[To do] Reproduce precisely the lines between the start of the data below and the line with "ALONG = V(0, 1, 0)", both included.

[Dataset excerpt]
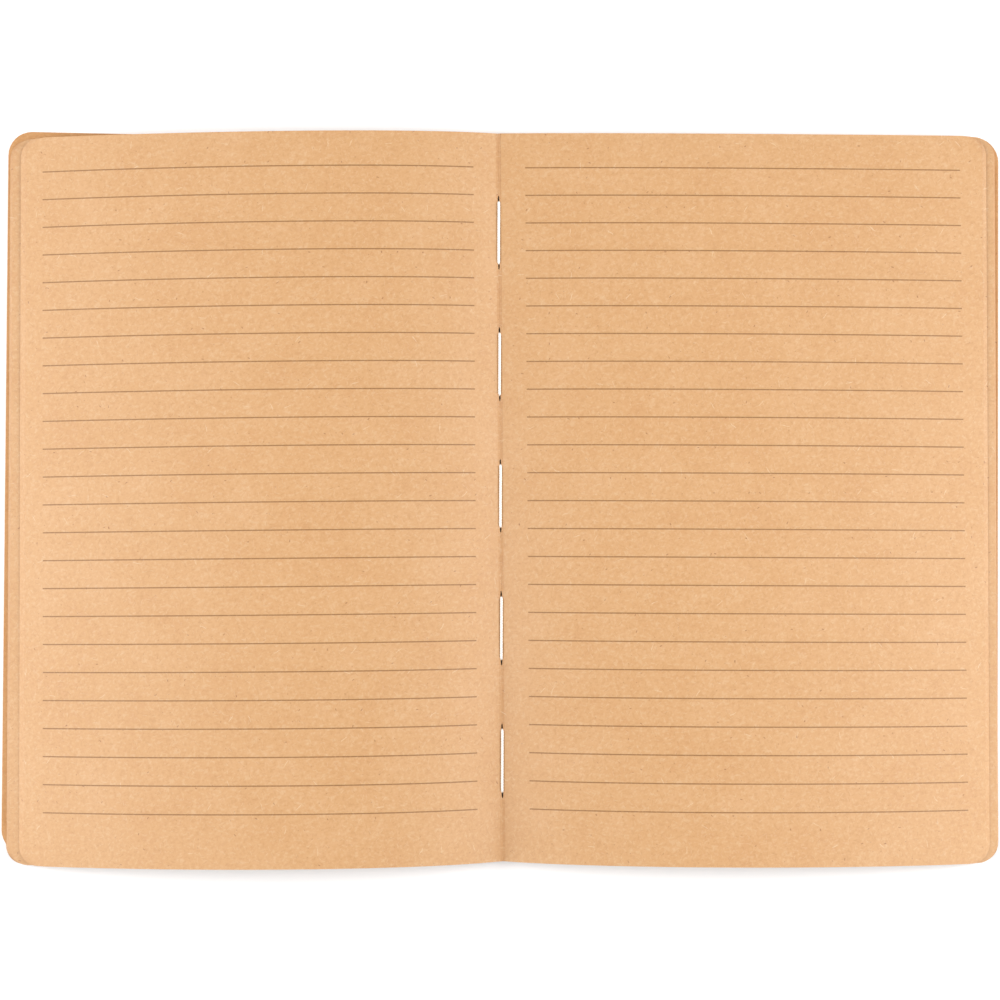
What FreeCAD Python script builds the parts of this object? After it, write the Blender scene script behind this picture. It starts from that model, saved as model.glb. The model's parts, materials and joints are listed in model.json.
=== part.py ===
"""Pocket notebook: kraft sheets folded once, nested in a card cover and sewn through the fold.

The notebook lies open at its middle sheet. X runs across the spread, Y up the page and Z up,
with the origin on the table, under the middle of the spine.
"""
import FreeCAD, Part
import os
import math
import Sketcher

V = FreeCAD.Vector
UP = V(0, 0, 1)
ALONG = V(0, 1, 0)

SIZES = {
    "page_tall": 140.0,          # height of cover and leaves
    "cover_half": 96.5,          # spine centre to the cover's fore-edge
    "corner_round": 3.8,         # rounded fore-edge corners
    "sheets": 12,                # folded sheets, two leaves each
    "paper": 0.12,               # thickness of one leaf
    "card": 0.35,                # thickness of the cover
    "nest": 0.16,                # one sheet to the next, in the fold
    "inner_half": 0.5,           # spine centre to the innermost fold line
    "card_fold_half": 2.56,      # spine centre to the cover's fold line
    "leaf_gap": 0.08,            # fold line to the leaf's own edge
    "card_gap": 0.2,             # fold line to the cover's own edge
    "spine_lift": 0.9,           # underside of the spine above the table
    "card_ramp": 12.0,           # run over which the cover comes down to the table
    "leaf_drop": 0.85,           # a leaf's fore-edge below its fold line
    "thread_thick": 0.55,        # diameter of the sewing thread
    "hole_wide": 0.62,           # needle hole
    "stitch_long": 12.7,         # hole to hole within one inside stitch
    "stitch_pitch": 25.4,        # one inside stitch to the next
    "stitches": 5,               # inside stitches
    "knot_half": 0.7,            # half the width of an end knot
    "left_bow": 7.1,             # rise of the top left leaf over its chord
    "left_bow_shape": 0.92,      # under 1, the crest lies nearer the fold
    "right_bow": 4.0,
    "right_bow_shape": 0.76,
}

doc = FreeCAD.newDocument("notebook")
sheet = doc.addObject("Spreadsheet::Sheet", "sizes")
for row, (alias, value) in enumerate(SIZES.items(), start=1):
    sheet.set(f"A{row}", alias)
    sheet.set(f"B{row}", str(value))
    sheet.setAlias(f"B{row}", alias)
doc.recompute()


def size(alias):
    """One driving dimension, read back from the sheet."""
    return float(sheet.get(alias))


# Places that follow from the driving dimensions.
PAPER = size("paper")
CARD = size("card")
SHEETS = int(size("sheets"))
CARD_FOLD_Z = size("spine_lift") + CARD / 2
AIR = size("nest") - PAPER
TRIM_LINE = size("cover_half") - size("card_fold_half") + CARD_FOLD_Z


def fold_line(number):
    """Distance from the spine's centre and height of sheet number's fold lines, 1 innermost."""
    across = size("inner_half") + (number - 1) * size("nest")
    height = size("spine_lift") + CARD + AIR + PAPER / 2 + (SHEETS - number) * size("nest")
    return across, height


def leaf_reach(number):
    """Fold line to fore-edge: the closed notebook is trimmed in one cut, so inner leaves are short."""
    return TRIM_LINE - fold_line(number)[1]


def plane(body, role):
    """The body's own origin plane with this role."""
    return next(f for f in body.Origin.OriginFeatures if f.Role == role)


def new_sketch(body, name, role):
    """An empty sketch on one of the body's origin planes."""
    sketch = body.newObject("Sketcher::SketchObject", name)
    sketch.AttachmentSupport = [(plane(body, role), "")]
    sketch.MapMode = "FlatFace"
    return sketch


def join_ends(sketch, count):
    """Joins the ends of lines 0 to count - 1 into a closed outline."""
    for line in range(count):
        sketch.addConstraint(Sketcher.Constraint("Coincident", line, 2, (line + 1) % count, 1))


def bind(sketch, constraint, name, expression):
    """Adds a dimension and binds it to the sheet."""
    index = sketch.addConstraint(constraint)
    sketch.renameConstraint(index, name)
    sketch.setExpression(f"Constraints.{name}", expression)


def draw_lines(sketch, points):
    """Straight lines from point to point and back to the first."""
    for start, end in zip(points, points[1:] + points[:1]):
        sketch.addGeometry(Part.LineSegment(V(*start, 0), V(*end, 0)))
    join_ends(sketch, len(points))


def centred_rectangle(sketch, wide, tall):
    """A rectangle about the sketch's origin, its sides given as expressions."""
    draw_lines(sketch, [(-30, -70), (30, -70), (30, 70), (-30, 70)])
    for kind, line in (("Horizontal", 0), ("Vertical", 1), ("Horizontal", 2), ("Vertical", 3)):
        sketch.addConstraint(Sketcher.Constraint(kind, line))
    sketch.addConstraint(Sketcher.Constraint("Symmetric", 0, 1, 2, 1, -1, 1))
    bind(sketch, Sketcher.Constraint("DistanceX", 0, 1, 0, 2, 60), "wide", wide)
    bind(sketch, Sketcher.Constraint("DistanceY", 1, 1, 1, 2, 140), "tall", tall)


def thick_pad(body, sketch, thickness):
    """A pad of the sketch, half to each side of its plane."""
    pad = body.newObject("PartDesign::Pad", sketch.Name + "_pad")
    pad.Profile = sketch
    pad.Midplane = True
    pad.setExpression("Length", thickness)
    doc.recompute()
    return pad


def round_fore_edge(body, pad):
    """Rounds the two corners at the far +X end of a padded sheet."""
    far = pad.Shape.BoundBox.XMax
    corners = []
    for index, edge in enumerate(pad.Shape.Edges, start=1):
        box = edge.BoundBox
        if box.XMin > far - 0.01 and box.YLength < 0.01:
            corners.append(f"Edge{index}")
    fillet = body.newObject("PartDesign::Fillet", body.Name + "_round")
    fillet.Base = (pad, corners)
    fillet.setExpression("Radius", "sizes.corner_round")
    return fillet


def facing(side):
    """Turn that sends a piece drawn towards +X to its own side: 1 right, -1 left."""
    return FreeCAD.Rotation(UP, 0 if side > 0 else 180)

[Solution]
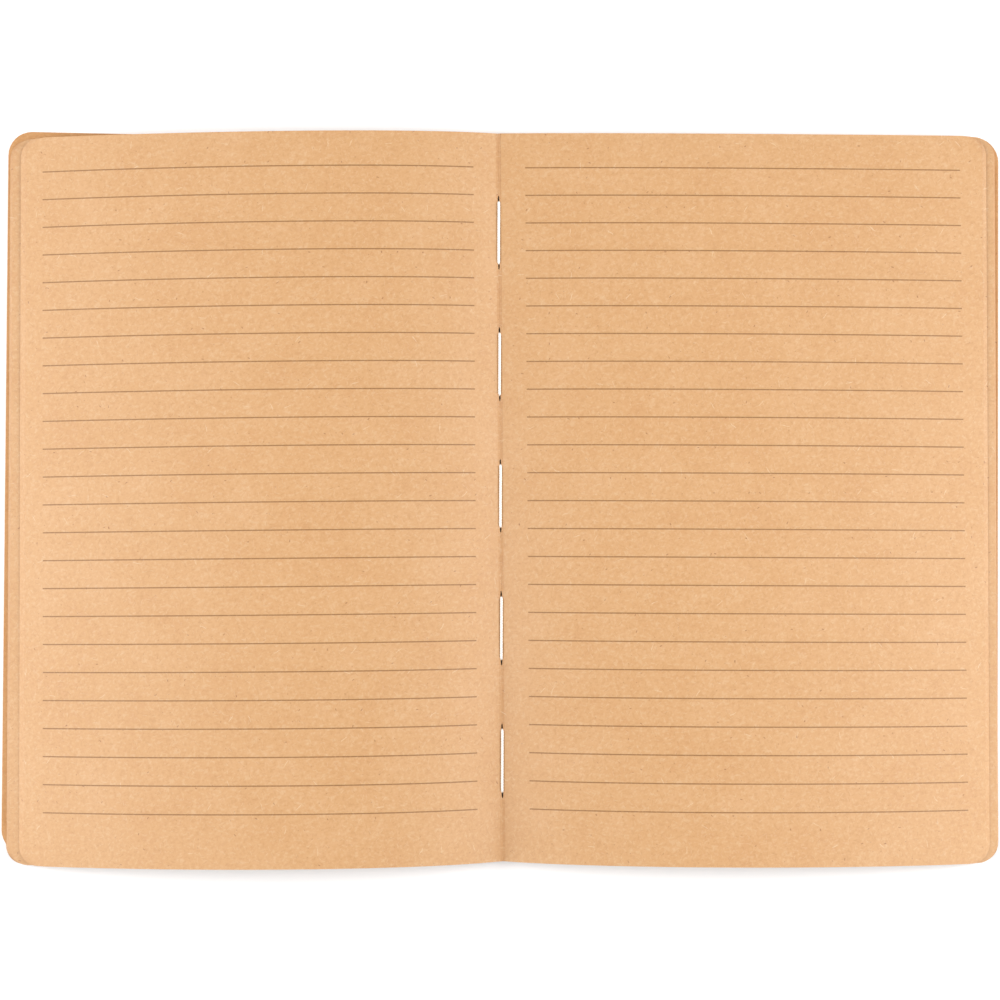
What FreeCAD Python script builds the parts of this object? After it, write the Blender scene script behind this picture. It starts from that model, saved as model.glb. The model's parts, materials and joints are listed in model.json.
=== part.py ===
"""Pocket notebook: kraft sheets folded once, nested in a card cover and sewn through the fold.

The notebook lies open at its middle sheet. X runs across the spread, Y up the page and Z up,
with the origin on the table, under the middle of the spine.
"""
import FreeCAD, Part
import os
import math
import Sketcher

V = FreeCAD.Vector
UP = V(0, 0, 1)
ALONG = V(0, 1, 0)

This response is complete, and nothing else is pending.